TASK TO CARRY OUT: Could you give the data below again, exactly and completely?
_ _ _ _
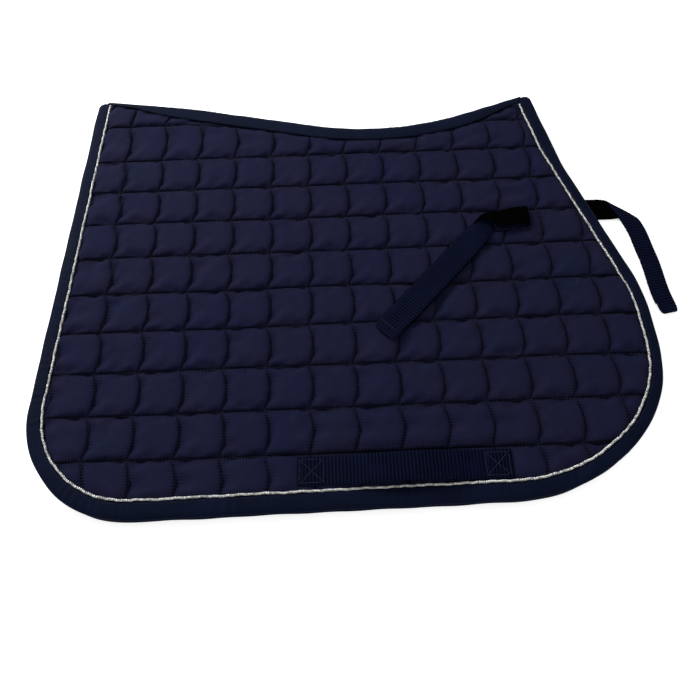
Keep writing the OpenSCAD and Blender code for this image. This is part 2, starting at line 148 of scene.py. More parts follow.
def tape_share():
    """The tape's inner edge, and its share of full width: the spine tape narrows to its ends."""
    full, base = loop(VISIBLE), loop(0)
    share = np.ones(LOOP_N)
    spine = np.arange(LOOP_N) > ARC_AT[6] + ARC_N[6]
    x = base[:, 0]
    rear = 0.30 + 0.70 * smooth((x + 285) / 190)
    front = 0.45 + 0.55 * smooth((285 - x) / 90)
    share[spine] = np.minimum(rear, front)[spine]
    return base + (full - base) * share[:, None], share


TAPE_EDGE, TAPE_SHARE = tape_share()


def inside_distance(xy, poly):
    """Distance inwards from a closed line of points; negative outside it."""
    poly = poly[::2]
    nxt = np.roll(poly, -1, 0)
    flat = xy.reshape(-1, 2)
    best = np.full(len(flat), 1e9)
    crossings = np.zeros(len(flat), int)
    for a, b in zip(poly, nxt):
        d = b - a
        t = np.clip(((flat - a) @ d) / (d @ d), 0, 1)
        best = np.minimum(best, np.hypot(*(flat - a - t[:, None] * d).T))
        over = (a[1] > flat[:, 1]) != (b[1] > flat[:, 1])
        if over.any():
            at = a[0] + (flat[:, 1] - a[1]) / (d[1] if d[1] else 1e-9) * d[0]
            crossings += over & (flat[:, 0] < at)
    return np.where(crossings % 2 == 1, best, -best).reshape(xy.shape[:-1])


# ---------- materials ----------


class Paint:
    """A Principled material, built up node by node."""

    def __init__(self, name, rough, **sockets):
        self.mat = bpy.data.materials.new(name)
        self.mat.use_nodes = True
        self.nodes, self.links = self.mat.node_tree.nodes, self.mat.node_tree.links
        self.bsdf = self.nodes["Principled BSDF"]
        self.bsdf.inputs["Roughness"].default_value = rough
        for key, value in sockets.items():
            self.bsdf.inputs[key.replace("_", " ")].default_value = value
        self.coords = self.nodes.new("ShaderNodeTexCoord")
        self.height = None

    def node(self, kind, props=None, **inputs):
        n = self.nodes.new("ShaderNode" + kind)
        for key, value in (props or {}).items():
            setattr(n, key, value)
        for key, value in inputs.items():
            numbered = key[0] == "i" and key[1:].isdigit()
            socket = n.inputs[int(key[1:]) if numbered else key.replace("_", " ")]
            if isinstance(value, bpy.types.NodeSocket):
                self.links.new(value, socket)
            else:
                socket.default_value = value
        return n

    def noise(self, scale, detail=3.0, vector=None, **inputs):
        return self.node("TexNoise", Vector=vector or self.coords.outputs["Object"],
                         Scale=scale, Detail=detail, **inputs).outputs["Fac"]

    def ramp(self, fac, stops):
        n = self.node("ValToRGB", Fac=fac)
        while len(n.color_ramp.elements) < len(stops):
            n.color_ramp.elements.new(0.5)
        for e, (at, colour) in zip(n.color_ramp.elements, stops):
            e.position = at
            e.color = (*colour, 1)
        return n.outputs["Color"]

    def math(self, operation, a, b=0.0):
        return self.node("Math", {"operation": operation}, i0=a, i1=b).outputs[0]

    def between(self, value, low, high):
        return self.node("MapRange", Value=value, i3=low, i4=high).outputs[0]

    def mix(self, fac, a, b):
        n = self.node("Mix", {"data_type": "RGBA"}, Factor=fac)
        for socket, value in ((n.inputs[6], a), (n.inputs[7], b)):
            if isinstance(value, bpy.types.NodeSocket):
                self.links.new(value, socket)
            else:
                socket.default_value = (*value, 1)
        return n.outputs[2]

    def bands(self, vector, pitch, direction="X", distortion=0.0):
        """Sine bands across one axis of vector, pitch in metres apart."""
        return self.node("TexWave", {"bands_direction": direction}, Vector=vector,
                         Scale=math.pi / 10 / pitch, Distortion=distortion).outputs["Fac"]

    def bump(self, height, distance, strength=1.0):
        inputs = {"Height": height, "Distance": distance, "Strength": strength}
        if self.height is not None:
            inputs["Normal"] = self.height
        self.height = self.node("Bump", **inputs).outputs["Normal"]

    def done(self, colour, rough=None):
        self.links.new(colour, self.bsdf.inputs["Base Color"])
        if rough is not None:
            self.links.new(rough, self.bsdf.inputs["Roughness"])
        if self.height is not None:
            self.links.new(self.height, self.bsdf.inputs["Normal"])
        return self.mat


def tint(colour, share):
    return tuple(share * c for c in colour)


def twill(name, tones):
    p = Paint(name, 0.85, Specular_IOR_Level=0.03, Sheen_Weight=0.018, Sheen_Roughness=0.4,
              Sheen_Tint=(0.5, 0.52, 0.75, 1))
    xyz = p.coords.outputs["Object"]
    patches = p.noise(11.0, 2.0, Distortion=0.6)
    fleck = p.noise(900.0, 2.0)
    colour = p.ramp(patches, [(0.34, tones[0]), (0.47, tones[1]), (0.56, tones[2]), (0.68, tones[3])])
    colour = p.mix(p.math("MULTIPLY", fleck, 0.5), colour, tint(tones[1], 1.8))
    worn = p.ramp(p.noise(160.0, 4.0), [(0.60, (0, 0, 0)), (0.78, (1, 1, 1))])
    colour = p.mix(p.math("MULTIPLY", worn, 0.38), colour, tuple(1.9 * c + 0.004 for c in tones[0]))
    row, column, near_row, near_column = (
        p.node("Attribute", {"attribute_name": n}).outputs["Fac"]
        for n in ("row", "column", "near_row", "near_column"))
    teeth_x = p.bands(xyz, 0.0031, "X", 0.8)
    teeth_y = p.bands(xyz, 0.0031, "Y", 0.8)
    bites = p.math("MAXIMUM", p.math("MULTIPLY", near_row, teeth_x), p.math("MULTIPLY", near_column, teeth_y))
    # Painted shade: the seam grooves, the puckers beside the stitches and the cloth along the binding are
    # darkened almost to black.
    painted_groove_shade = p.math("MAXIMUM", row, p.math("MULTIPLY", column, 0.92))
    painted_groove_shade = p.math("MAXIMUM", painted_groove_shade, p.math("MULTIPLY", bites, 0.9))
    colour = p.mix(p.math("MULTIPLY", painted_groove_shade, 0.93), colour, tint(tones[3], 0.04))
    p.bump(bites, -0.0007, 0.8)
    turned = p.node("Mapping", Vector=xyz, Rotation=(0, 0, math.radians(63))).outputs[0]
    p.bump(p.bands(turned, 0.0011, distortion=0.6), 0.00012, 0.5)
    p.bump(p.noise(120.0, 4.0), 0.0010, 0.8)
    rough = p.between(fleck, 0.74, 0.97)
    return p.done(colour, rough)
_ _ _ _
CORRECT ANSWER:
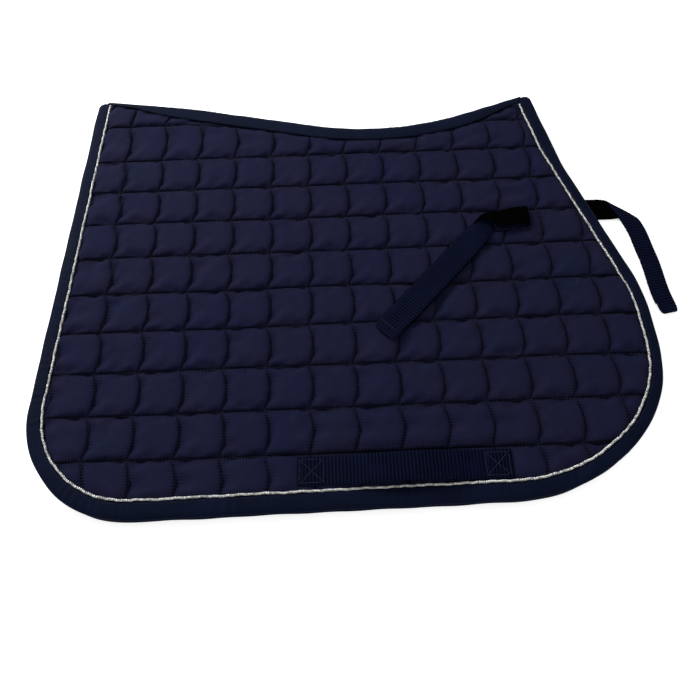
Keep writing the OpenSCAD and Blender code for this image. This is part 2, starting at line 148 of scene.py. More parts follow.
def tape_share():
    """The tape's inner edge, and its share of full width: the spine tape narrows to its ends."""
    full, base = loop(VISIBLE), loop(0)
    share = np.ones(LOOP_N)
    spine = np.arange(LOOP_N) > ARC_AT[6] + ARC_N[6]
    x = base[:, 0]
    rear = 0.30 + 0.70 * smooth((x + 285) / 190)
    front = 0.45 + 0.55 * smooth((285 - x) / 90)
    share[spine] = np.minimum(rear, front)[spine]
    return base + (full - base) * share[:, None], share


TAPE_EDGE, TAPE_SHARE = tape_share()


def inside_distance(xy, poly):
    """Distance inwards from a closed line of points; negative outside it."""
    poly = poly[::2]
    nxt = np.roll(poly, -1, 0)
    flat = xy.reshape(-1, 2)
    best = np.full(len(flat), 1e9)
    crossings = np.zeros(len(flat), int)
    for a, b in zip(poly, nxt):
        d = b - a
        t = np.clip(((flat - a) @ d) / (d @ d), 0, 1)
        best = np.minimum(best, np.hypot(*(flat - a - t[:, None] * d).T))
        over = (a[1] > flat[:, 1]) != (b[1] > flat[:, 1])
        if over.any():
            at = a[0] + (flat[:, 1] - a[1]) / (d[1] if d[1] else 1e-9) * d[0]
            crossings += over & (flat[:, 0] < at)
    return np.where(crossings % 2 == 1, best, -best).reshape(xy.shape[:-1])


# ---------- materials ----------


class Paint:
    """A Principled material, built up node by node."""

    def __init__(self, name, rough, **sockets):
        self.mat = bpy.data.materials.new(name)
        self.mat.use_nodes = True
        self.nodes, self.links = self.mat.node_tree.nodes, self.mat.node_tree.links
        self.bsdf = self.nodes["Principled BSDF"]
        self.bsdf.inputs["Roughness"].default_value = rough
        for key, value in sockets.items():
            self.bsdf.inputs[key.replace("_", " ")].default_value = value
        self.coords = self.nodes.new("ShaderNodeTexCoord")
        self.height = None

    def node(self, kind, props=None, **inputs):
        n = self.nodes.new("ShaderNode" + kind)
        for key, value in (props or {}).items():
            setattr(n, key, value)
        for key, value in inputs.items():
            numbered = key[0] == "i" and key[1:].isdigit()
            socket = n.inputs[int(key[1:]) if numbered else key.replace("_", " ")]
            if isinstance(value, bpy.types.NodeSocket):
                self.links.new(value, socket)
            else:
                socket.default_value = value
        return n

    def noise(self, scale, detail=3.0, vector=None, **inputs):
        return self.node("TexNoise", Vector=vector or self.coords.outputs["Object"],
                         Scale=scale, Detail=detail, **inputs).outputs["Fac"]

    def ramp(self, fac, stops):
        n = self.node("ValToRGB", Fac=fac)
        while len(n.color_ramp.elements) < len(stops):
            n.color_ramp.elements.new(0.5)
        for e, (at, colour) in zip(n.color_ramp.elements, stops):
            e.position = at
            e.color = (*colour, 1)
        return n.outputs["Color"]

    def math(self, operation, a, b=0.0):
        return self.node("Math", {"operation": operation}, i0=a, i1=b).outputs[0]

    def between(self, value, low, high):
        return self.node("MapRange", Value=value, i3=low, i4=high).outputs[0]

    def mix(self, fac, a, b):
        n = self.node("Mix", {"data_type": "RGBA"}, Factor=fac)
        for socket, value in ((n.inputs[6], a), (n.inputs[7], b)):
            if isinstance(value, bpy.types.NodeSocket):
                self.links.new(value, socket)
            else:
                socket.default_value = (*value, 1)
        return n.outputs[2]

    def bands(self, vector, pitch, direction="X", distortion=0.0):
        """Sine bands across one axis of vector, pitch in metres apart."""
        return self.node("TexWave", {"bands_direction": direction}, Vector=vector,
                         Scale=math.pi / 10 / pitch, Distortion=distortion).outputs["Fac"]

    def bump(self, height, distance, strength=1.0):
        inputs = {"Height": height, "Distance": distance, "Strength": strength}
        if self.height is not None:
            inputs["Normal"] = self.height
        self.height = self.node("Bump", **inputs).outputs["Normal"]

    def done(self, colour, rough=None):
        self.links.new(colour, self.bsdf.inputs["Base Color"])
        if rough is not None:
            self.links.new(rough, self.bsdf.inputs["Roughness"])
        if self.height is not None:
            self.links.new(self.height, self.bsdf.inputs["Normal"])
        return self.mat


def tint(colour, share):
    return tuple(share * c for c in colour)


def twill(name, tones):
    p = Paint(name, 0.85, Specular_IOR_Level=0.03, Sheen_Weight=0.018, Sheen_Roughness=0.4,
              Sheen_Tint=(0.5, 0.52, 0.75, 1))
    xyz = p.coords.outputs["Object"]
    patches = p.noise(11.0, 2.0, Distortion=0.6)
    fleck = p.noise(900.0, 2.0)
    colour = p.ramp(patches, [(0.34, tones[0]), (0.47, tones[1]), (0.56, tones[2]), (0.68, tones[3])])
    colour = p.mix(p.math("MULTIPLY", fleck, 0.5), colour, tint(tones[1], 1.8))
    worn = p.ramp(p.noise(160.0, 4.0), [(0.60, (0, 0, 0)), (0.78, (1, 1, 1))])
    colour = p.mix(p.math("MULTIPLY", worn, 0.38), colour, tuple(1.9 * c + 0.004 for c in tones[0]))
    row, column, near_row, near_column = (
        p.node("Attribute", {"attribute_name": n}).outputs["Fac"]
        for n in ("row", "column", "near_row", "near_column"))
    teeth_x = p.bands(xyz, 0.0031, "X", 0.8)
    teeth_y = p.bands(xyz, 0.0031, "Y", 0.8)
    bites = p.math("MAXIMUM", p.math("MULTIPLY", near_row, teeth_x), p.math("MULTIPLY", near_column, teeth_y))
    # Painted shade: the seam grooves, the puckers beside the stitches and the cloth along the binding are
    # darkened almost to black.
    painted_groove_shade = p.math("MAXIMUM", row, p.math("MULTIPLY", column, 0.92))
    painted_groove_shade = p.math("MAXIMUM", painted_groove_shade, p.math("MULTIPLY", bites, 0.9))
    colour = p.mix(p.math("MULTIPLY", painted_groove_shade, 0.93), colour, tint(tones[3], 0.04))
    p.bump(bites, -0.0007, 0.8)
    turned = p.node("Mapping", Vector=xyz, Rotation=(0, 0, math.radians(63))).outputs[0]
    p.bump(p.bands(turned, 0.0011, distortion=0.6), 0.00012, 0.5)
    p.bump(p.noise(120.0, 4.0), 0.0010, 0.8)
    rough = p.between(fleck, 0.74, 0.97)
    return p.done(colour, rough)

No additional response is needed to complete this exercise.